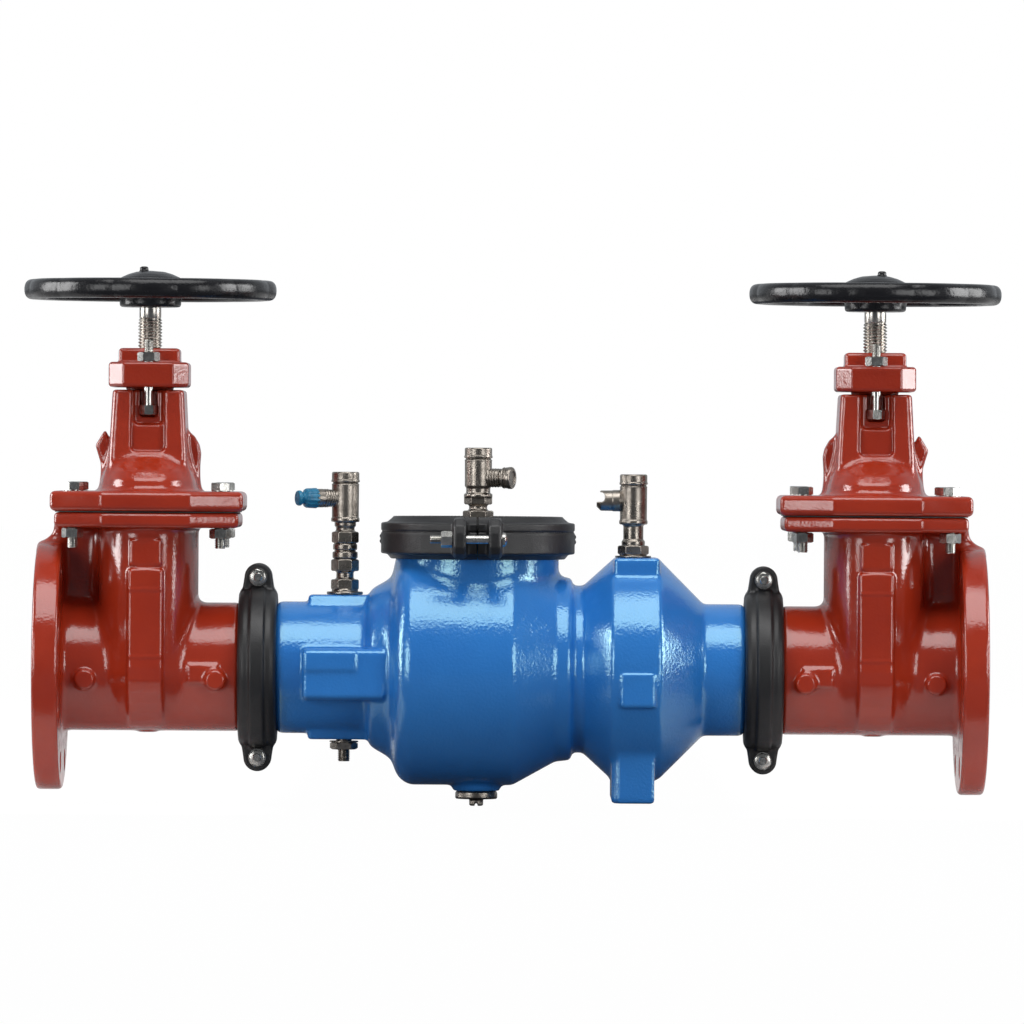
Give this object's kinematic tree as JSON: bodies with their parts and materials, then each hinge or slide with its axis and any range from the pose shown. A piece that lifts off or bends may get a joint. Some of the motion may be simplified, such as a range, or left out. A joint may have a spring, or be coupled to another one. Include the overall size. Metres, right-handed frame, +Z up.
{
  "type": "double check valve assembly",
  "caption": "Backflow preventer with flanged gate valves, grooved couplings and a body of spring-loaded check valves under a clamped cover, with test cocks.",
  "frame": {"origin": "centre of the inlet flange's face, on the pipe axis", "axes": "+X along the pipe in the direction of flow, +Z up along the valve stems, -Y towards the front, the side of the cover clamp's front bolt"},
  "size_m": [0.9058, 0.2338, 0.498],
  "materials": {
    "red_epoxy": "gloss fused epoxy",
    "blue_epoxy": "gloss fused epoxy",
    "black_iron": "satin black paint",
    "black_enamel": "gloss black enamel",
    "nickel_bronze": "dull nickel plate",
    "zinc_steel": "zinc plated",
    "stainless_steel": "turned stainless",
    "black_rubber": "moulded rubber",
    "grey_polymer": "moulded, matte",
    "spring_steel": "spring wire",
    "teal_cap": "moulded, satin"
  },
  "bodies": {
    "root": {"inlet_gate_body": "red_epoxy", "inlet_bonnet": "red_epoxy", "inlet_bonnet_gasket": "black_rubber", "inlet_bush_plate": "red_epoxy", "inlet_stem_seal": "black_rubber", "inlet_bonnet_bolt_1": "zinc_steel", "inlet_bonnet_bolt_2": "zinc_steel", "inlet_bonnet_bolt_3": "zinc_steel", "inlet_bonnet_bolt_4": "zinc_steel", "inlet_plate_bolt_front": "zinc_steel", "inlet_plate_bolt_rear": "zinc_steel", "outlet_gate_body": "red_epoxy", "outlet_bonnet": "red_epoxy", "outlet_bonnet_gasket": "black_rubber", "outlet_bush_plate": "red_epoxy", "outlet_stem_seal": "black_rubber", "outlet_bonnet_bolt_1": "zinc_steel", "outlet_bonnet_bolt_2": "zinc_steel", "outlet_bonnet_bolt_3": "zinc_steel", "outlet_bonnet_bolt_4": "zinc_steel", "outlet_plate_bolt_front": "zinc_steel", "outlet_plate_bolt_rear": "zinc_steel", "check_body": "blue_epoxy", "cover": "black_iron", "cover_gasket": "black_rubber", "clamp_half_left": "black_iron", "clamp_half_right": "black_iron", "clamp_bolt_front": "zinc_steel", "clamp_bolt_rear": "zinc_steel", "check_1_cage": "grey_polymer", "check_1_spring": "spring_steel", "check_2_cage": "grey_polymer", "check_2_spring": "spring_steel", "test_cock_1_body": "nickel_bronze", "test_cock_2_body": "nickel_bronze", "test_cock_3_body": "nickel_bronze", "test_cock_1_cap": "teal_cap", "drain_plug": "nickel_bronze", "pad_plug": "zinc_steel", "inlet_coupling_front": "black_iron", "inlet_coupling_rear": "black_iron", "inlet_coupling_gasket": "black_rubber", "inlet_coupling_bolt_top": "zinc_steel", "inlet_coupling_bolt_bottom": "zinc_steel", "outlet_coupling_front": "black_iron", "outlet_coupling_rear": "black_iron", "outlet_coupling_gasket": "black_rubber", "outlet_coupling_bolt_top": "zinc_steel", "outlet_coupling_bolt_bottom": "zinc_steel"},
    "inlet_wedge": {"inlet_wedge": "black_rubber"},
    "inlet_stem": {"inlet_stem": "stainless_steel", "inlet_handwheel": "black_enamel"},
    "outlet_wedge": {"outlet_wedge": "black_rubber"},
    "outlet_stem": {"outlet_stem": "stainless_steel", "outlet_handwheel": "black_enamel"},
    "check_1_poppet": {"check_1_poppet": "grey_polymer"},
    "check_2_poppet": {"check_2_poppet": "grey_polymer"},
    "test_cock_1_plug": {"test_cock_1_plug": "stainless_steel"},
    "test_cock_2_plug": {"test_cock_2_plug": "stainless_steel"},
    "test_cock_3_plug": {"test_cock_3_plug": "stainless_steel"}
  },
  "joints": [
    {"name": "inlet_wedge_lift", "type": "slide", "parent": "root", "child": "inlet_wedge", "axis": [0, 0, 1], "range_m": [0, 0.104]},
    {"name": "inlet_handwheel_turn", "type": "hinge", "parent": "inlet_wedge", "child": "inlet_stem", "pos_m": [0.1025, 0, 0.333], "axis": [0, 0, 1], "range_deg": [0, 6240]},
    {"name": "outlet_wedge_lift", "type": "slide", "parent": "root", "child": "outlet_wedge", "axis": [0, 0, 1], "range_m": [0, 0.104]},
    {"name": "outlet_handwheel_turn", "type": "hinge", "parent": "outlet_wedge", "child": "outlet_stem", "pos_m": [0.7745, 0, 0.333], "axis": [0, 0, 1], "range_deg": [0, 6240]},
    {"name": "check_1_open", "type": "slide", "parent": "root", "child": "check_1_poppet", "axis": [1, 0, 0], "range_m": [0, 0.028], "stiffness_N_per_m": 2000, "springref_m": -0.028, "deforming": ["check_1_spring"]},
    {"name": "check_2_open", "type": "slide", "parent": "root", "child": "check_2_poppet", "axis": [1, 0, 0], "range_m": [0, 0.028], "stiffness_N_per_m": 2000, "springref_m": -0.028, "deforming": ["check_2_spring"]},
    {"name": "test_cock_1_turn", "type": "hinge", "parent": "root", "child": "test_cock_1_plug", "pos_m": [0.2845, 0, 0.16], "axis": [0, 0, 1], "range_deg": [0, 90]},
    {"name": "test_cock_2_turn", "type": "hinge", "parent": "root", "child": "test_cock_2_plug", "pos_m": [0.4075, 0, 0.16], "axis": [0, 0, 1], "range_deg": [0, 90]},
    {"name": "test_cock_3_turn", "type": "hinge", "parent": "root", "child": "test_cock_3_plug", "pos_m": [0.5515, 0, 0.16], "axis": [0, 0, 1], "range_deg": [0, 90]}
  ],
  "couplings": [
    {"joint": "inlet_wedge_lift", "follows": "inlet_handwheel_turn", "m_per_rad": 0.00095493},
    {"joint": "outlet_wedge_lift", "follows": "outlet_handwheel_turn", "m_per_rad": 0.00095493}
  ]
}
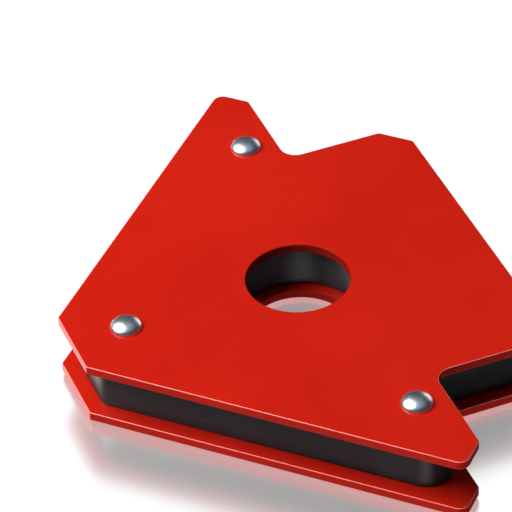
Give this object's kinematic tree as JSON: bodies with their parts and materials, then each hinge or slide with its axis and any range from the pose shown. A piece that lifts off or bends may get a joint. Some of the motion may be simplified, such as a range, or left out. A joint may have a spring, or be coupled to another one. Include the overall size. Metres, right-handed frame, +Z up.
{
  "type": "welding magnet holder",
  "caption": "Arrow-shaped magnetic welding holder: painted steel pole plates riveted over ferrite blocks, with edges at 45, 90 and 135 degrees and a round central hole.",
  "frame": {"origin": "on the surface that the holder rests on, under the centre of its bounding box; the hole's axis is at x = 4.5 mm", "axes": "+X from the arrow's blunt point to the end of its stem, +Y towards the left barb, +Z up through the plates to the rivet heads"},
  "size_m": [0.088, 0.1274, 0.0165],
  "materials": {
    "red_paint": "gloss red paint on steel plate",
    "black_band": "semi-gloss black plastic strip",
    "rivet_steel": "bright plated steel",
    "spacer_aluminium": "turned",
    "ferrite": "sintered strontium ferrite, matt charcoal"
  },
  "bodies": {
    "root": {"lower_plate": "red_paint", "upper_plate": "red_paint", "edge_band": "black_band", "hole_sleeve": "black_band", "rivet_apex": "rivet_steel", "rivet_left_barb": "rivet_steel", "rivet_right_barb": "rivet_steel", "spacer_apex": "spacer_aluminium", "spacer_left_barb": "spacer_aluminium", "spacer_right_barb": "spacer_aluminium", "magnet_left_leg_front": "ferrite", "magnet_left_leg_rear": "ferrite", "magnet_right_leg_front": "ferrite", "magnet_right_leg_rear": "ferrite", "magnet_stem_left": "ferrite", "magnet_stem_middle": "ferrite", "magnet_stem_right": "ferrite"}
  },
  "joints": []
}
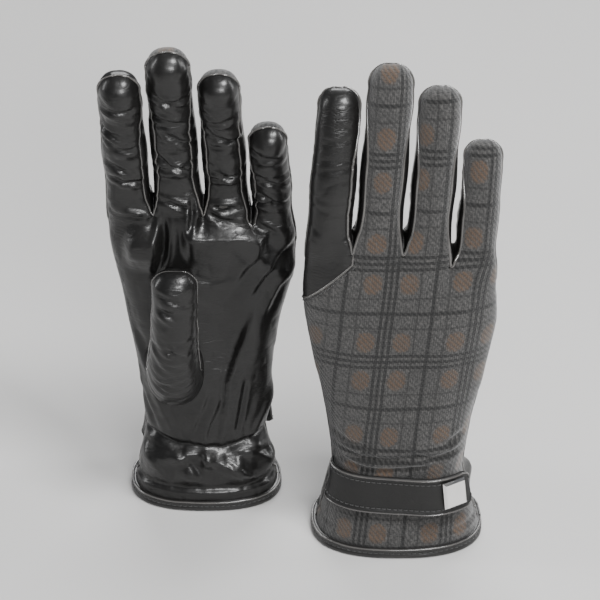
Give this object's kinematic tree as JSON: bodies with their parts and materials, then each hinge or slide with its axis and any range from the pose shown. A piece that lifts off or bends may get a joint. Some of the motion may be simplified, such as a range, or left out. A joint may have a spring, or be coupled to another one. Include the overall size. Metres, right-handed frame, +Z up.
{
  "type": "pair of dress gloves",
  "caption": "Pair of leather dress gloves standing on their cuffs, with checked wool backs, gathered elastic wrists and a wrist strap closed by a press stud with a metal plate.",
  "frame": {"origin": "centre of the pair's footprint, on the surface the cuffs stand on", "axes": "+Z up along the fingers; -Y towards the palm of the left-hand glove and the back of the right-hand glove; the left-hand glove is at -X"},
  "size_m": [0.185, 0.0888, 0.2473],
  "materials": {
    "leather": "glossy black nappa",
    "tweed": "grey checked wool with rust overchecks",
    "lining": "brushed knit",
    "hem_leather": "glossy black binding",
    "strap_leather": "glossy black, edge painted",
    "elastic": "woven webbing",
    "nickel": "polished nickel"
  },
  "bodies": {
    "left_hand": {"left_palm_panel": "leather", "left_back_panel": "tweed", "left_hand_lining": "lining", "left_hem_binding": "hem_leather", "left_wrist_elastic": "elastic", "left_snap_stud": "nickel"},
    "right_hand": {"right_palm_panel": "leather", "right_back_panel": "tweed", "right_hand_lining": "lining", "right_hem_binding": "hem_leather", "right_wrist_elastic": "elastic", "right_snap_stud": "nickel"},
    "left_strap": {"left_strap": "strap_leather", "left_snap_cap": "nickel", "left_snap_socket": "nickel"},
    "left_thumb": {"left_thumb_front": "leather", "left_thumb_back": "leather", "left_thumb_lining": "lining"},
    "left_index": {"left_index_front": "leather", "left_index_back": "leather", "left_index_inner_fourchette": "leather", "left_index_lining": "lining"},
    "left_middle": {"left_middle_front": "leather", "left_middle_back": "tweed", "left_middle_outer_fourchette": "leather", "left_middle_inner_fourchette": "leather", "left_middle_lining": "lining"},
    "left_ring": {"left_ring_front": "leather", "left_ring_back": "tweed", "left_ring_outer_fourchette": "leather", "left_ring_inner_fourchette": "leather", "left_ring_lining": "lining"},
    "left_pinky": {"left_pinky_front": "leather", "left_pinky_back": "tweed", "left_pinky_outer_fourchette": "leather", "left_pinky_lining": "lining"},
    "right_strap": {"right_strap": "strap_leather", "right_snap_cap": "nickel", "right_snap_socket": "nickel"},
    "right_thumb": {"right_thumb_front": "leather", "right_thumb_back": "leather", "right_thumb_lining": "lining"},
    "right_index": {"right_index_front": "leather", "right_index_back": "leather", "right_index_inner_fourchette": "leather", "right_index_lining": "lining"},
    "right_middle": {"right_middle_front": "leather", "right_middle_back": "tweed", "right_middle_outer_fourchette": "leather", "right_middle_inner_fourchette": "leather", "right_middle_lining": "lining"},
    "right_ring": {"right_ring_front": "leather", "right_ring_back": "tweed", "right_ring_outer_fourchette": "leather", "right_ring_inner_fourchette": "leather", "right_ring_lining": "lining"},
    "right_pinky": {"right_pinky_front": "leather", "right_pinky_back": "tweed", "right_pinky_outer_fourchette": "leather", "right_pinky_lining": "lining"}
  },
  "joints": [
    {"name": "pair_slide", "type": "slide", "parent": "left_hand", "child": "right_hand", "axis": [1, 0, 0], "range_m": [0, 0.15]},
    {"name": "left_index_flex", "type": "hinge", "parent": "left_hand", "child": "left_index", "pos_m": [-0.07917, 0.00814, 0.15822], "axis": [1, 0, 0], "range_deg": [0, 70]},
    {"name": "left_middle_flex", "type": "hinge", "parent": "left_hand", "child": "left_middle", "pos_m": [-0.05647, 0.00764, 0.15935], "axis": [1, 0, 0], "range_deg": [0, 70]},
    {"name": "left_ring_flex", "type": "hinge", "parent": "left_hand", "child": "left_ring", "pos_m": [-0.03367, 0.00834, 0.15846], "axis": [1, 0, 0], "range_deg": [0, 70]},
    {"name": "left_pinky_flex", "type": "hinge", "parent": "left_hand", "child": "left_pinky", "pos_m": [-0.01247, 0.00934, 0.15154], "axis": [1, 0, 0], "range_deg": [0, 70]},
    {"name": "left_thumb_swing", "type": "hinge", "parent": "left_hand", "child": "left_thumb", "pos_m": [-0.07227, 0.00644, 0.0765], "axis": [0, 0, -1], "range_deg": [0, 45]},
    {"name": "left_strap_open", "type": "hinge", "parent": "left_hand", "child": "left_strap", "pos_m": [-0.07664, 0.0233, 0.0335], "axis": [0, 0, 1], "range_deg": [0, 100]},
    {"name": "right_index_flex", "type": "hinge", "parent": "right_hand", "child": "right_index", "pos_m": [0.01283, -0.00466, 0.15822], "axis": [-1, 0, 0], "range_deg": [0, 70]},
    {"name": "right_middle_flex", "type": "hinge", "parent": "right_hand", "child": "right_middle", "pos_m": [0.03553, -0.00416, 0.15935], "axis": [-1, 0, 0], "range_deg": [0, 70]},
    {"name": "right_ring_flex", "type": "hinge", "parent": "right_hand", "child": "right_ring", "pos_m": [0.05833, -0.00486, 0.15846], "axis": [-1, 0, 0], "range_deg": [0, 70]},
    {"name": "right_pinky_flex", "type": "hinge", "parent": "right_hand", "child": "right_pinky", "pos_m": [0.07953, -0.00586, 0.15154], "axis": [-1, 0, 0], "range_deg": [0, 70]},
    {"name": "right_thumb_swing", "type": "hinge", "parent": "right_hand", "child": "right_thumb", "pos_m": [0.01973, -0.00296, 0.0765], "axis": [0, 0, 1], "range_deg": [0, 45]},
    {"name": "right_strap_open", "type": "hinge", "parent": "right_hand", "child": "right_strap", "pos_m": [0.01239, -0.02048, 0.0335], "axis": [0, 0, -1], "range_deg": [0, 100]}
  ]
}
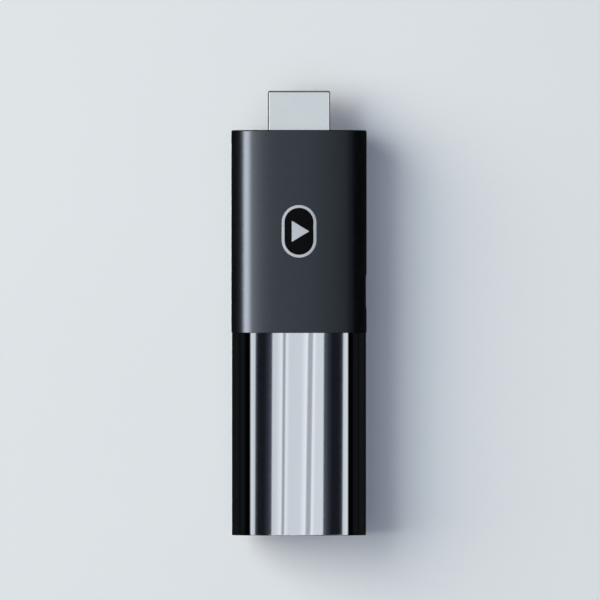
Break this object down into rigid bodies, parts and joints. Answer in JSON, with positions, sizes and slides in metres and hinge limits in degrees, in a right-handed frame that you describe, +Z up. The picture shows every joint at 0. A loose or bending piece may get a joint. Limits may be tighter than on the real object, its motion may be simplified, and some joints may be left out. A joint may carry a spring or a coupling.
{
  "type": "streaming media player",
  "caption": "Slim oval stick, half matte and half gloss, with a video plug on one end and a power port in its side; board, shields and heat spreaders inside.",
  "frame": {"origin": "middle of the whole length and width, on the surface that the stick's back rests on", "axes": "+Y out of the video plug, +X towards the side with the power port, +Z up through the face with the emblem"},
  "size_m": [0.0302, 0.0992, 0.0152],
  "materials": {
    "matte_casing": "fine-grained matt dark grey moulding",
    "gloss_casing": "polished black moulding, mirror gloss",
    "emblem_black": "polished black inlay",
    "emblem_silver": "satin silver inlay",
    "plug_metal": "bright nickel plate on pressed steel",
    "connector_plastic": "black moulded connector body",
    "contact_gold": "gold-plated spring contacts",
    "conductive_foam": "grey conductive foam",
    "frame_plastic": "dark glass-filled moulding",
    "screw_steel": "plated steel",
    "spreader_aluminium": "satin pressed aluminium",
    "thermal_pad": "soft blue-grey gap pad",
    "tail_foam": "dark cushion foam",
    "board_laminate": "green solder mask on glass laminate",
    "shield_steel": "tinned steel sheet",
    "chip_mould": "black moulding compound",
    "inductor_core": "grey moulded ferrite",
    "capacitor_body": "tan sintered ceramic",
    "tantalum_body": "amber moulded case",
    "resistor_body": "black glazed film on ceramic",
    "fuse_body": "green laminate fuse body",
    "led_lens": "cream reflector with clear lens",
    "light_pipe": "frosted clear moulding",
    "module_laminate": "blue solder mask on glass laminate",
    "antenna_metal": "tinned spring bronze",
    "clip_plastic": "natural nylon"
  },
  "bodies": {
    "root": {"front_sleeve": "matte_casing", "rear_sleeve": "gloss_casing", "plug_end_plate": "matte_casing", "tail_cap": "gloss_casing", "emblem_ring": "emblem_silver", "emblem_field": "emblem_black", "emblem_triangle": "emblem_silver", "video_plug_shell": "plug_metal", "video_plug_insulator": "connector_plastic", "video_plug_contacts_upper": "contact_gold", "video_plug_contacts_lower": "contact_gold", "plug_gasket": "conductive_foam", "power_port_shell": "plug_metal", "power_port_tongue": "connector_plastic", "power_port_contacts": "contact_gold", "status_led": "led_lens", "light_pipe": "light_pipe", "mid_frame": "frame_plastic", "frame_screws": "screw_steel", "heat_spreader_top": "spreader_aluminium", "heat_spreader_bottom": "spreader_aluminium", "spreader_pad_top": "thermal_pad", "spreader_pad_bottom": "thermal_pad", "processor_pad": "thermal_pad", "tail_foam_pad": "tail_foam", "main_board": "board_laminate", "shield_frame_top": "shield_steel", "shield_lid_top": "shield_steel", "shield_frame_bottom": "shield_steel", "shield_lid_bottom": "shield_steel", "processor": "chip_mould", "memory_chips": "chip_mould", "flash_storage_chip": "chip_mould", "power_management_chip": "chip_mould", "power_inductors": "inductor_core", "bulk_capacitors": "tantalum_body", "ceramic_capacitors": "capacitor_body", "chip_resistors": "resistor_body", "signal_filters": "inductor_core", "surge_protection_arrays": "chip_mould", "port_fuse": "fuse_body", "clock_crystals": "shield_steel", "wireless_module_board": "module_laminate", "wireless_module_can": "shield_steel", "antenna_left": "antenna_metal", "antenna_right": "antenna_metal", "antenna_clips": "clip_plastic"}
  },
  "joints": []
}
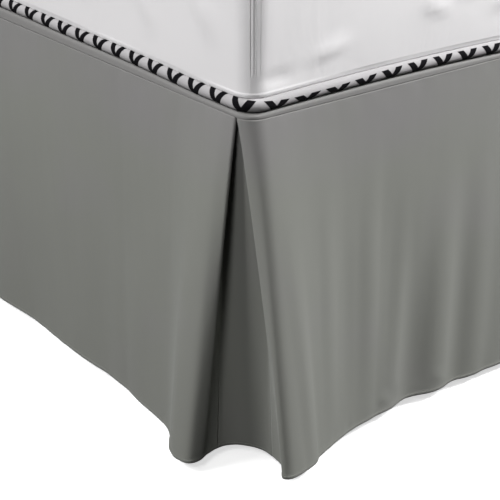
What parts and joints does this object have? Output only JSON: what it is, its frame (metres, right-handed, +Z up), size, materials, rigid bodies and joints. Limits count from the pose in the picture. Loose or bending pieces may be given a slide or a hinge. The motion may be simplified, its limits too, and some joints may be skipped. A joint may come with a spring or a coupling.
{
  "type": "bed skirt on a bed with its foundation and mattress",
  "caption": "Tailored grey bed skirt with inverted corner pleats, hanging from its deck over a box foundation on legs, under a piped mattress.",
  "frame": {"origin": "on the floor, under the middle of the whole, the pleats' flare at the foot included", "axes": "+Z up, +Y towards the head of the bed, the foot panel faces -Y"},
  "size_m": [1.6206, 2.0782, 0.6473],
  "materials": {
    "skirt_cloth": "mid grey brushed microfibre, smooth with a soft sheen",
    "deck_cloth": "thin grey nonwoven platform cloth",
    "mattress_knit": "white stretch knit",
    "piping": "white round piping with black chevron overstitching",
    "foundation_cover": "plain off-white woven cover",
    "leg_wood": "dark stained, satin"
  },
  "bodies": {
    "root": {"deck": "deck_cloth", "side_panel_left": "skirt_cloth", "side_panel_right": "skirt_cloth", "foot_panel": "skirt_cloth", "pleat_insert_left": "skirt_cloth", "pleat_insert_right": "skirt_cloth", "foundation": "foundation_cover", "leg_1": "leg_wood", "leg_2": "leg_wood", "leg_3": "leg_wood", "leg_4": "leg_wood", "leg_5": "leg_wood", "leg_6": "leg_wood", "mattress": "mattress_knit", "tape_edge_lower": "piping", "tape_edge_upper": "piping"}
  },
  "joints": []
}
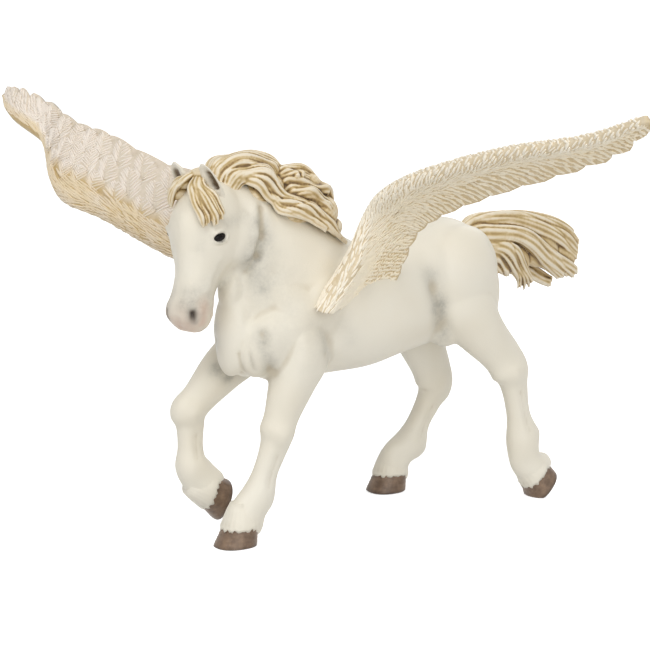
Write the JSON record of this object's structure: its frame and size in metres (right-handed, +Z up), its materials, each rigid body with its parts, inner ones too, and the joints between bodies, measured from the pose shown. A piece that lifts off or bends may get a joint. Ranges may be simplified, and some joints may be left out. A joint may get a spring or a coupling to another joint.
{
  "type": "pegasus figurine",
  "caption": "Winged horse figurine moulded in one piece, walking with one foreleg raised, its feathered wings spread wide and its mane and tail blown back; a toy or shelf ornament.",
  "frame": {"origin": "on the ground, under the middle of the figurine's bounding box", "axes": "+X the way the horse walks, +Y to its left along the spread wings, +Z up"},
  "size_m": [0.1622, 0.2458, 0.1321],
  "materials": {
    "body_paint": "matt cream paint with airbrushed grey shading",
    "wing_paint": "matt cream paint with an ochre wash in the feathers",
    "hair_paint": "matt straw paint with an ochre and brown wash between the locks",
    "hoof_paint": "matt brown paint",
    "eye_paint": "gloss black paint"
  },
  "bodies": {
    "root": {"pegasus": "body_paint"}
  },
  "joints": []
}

■ ■ ■ ■ ■ ■ ■

## Exercise directions
Consider the entries above and return each line with the string "picture".

## Response to this exercise
Break this object down into rigid bodies, parts and joints. Answer in JSON, with positions, sizes and slides in metres and hinge limits in degrees, in a right-handed frame that you describe, +Z up. The picture shows every joint at 0. A loose or bending piece may get a joint. Limits may be tighter than on the real object, its motion may be simplified, and some joints may be left out. A joint may carry a spring or a coupling.
What parts and joints does this object have? Output only JSON: what it is, its frame (metres, right-handed, +Z up), size, materials, rigid bodies and joints. Limits count from the pose in the picture. Loose or bending pieces may be given a slide or a hinge. The motion may be simplified, its limits too, and some joints may be skipped. A joint may come with a spring or a coupling.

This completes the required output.